This is the traditional type of organization. Under functional departments, employees with closely related skills and responsibilities (functions) are located in the same department. Workers in each of these functions specialized in their tasks and knowledge. For example, senior management set rules and procedures as how to transfer the sales orders into the production schedule, how the customer service deal with complaints and warranty issues. They also have large input in the production process. The main advantage of functional organization is efficiency. It works best in small to medium-sized firms that offer relatively few product lines or services. Example of this functional organization will be for a company that manufactured outdoor BBQ stoves.
The Sales people get the orders from the customers; the orders are transfer to the production department for production. Products are made and shipping department ships them to customers. Each department is rated by their department performance. Quality department could delay shipment if they feel the product is not meeting specification, affecting Sales target and their commission.

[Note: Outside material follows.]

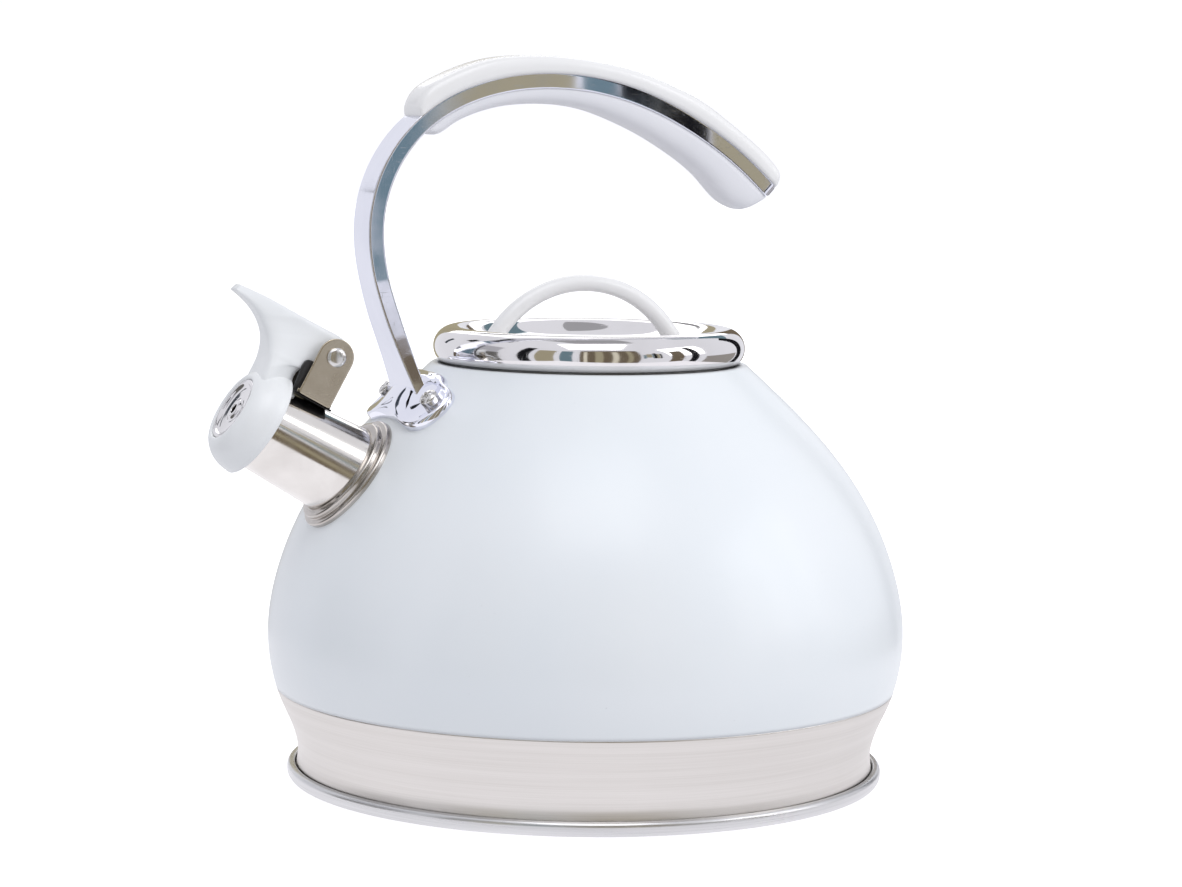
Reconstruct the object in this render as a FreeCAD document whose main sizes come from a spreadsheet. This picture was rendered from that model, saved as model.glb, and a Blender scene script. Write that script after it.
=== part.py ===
"""Stovetop whistling kettle, about three litres, as a parametric document.

Millimetres, +Z up. The kettle's axis is Z, the origin is the middle of the
underside, and the spout points to -X in the XZ plane. Every driving size is in
the spreadsheet; each sub-part is its own object with its own label.
"""
import FreeCAD, Part
import math
import os
import Sketcher

os.makedirs("parts", exist_ok=True)
doc = FreeCAD.newDocument("Kettle")
V = FreeCAD.Vector

# name, value in mm or degrees, what it is
SIZES = [
    # body
    ("base_radius", 103.0, "rolled rim at the foot"),
    ("base_rim_height", 7.6, "height of the rolled rim"),
    ("waist_radius", 99.4, "steel band just above the rim"),
    ("seam_radius", 107.1, "where enamel meets steel"),
    ("seam_height", 32.0, "height of that seam"),
    ("belly_radius", 109.8, "widest part"),
    ("belly_height", 50.0, "height of the widest part"),
    ("neck_radius", 51.2, "edge of the lid opening"),
    ("neck_height", 143.2, "top of the shell"),
    ("wall", 0.7, "body sheet"),
    ("neck_bore", 49.9, "clear radius of the opening"),
    ("neck_depth", 9.0, "length of the turned-down neck"),
    ("pan_sheet", 0.7, "sheet of the foot"),
    ("core_radius", 92.0, "aluminium heat spreader"),
    ("core_thick", 3.0, "its thickness"),
    # spout
    ("spout_x", -90.7, "where the spout axis leaves the body"),
    ("spout_z", 109.3, "height of that point"),
    ("spout_tilt", 28.8, "rise of the spout axis"),
    ("spout_root_radius", 16.0, "tube at the body"),
    ("spout_mouth_radius", 14.1, "tube at the mouth"),
    ("spout_wall", 0.8, "tube sheet"),
    ("spout_length", 33.6, "axis point to mouth"),
    ("spout_hole_radius", 13.0, "pouring hole in the shell"),
    ("collar_radius", 21.0, "outer bead of the collar"),
    ("collar_step_radius", 18.9, "inner bead of the collar"),
    ("collar_layer", 1.9, "height of one bead"),
    # hinge
    ("pin_s", 22.0, "pin along the spout axis"),
    ("pin_rise", 31.4, "pin above the spout axis"),
    ("pin_radius", 1.5, "hinge pin"),
    ("pin_head_radius", 3.4, "rivet head"),
    ("ear_radius", 6.6, "rounded top of an ear"),
    ("ear_gap", 16.6, "between the ears"),
    ("ear_thick", 1.2, "bracket sheet"),
    ("bracket_floor", 17.2, "bracket floor above the spout axis"),
    # cap
    ("cap_tilt", 32.6, "rise of the cap axis"),
    ("cap_x", -118.6, "middle of the cap rim"),
    ("cap_z", 125.0, "its height"),
    ("cap_radius", 18.3, "cap at the rim"),
    ("cap_depth", 11.2, "cap along its axis"),
    ("cap_wall", 1.5, "cap moulding"),
    ("disc_radius", 11.0, "whistle disc"),
    ("whistle_hole_radius", 1.6, "hole in the disc"),
    ("fin_half_width", 5.4, "thumb lever, half its width"),
    ("boss_radius", 7.2, "cap boss round the pin"),
    # handle
    ("frame_width", 16.0, "handle strip across"),
    ("frame_thick", 5.3, "handle strip deep"),
    ("foot_width", 29.0, "strip across at its foot"),
    ("grip_rise", 6.3, "top grip over the strip"),
    ("grip_width", 17.2, "top grip across"),
    ("saddle_half_width", 27.0, "saddle across, half"),
    ("saddle_low", 123.6, "lower edge of the saddle"),
    ("saddle_high", 140.2, "upper edge of the saddle"),
    ("saddle_thick", 3.2, "saddle casting"),
    ("screw_side", 20.0, "saddle screw off the middle plane"),
    ("screw_head_radius", 3.1, "pan head"),
    ("screw_shank_radius", 1.9, "shank"),
    # lid
    ("lid_bead_radius", 46.8, "middle circle of the rolled rim"),
    ("lid_bead_section", 6.5, "radius of the rolled rim"),
    ("lid_bead_height", 147.9, "height of its middle"),
    ("lid_floor", 146.4, "recessed lid plate"),
    ("lid_wall", 0.8, "lid sheet"),
    ("skirt_radius", 49.5, "lid skirt"),
    ("skirt_low", 133.0, "foot of the skirt"),
    ("bow_shift", -2.5, "middle of the bow along X"),
    ("bow_top", 170.5, "middle of the rod at its top"),
    ("bow_arc", 30.0, "radius of the bow's arc"),
    ("bow_angle", 37.0, "half angle of that arc"),
    ("bow_half_span", 31.0, "foot off the bow's middle"),
    ("bow_rod", 2.85, "rod radius"),
]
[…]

Product organizations are formed based on a particular product, or service. Each of these departments can operate fairly autonomously. A key advantage is better coordination and fewer barriers to communication among the functional specialists who work on a particular product., Therefore, able to response to customers in a timely way. On the other hand, the disadvantage is that product-oriented departments might actually work at cross purposes. For Example, Toyota has a luxury high end line of automobiles called Lexus in addition to their Toyota Brand. Dealer either sells Toyota or Lexus but not both. Each dealer has the same Sales and Service department. The logic behind this split is Toyota management believe the customers who buy the Lexus brand are more affluent and demand higher and better service.